Karasumori, salida sur de Shimbashi. A través de la que corro cada mañana para ir a trabajar.
Desemboca en una pintoresca calle plagada de izakayas, salones de masaje y algún que otro bar de chicas. También hay un pachinko - recreativo japonés, en el que un grupo de salaryman siempre anda haciendo cola, esperando a que abran. Tal espectáculo me aguarda algunas mañanas, en los días alternos en los que Nakajima-san viene a casa y nos enseña japonés.
Me gusta ver cómo despiertan el restaurante de ramen, donde los cocineros machacan el cerdo a martillazos, para que quede más jugoso el caldo.
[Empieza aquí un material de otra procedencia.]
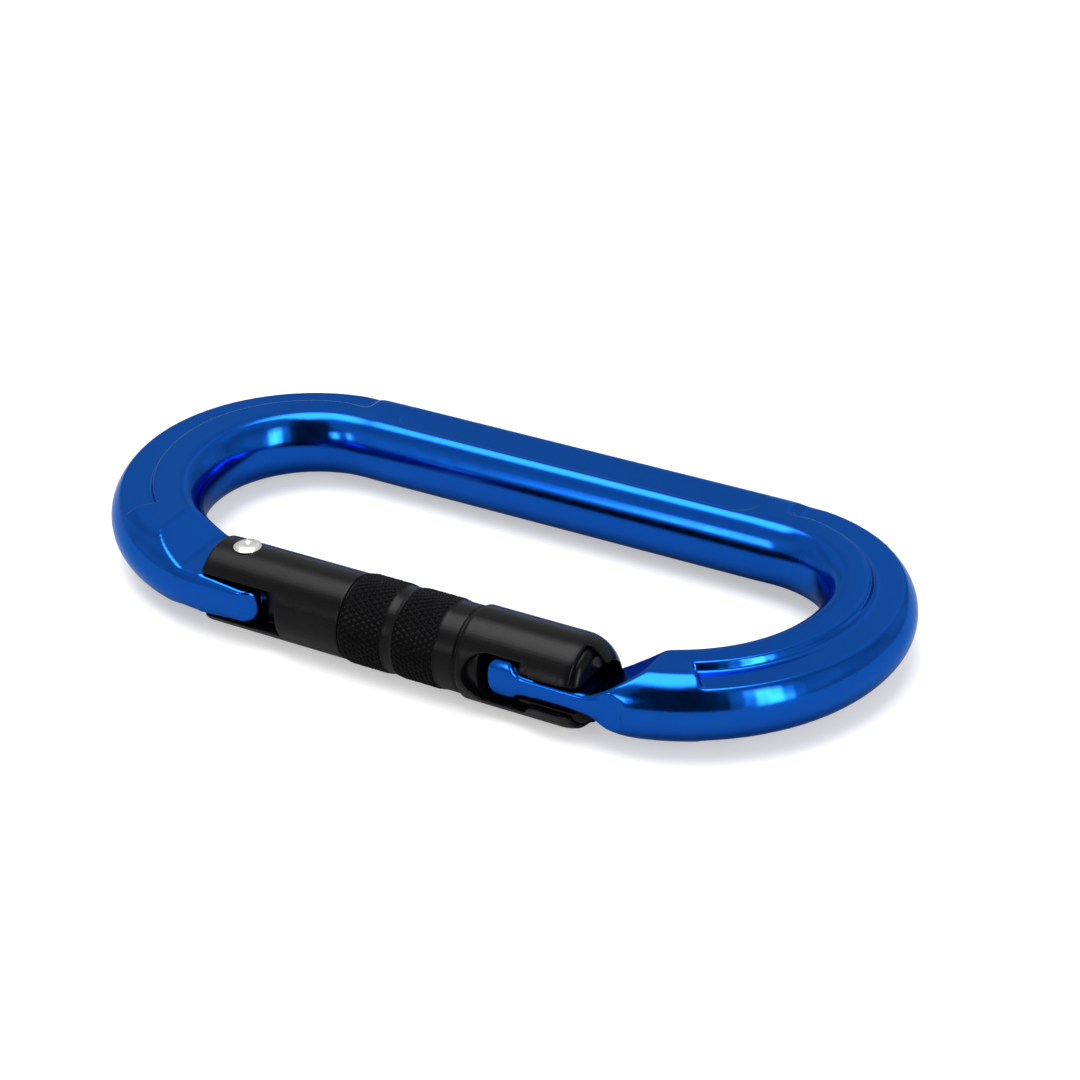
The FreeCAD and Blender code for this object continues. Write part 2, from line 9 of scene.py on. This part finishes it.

A veces, fuman en la gran puerta que se abre a la calle. Otras, matan el tiempo de cocción echando algo de comer a las palomas. Ellos, continúan con su trabajo, mientras yo me dirijo al mío. Las horas pasan, hasta que llega el momento de comer. Todavía, la mitad de los sitios andan cerrados, a la espera de la hora bruja.
Porque cuando el reloj roza las 18:00, el sol desaparece, las rojas linternas de papel se iluminan y los portafolios se desplazan en manada. Aliviar stress con un 飲み会, en otras palabras una barra libre de dos horas, con algo de picar. A veces, me da pena. Lo de ver a las niñas vestidas de colegialas, tratando de atraer clientes, a los hombres anuncio berreando para que entres a cenar y a tí misma, yendo a casa por el mismo camino por el que viniste, unas 10h atrás. Otras me consuela, ver que todos volvemos de trabajar. Porque no hay nada mejor, que sentirte parte activa de la sociedad. En los tiempos que corren, doy muchas gracias cada mañana, por tener un trabajo tan genial, que me permite vivir y aprender cada día, un poco más.
Cenando sola en casa, mientras Enrique está por llegar, me pregunta mi mamá si algún día conseguiré hablar. Estoy segura de que eso, por difícil que parezca, es bastante más fácil que destripar los entresijos de esta exótica realidad.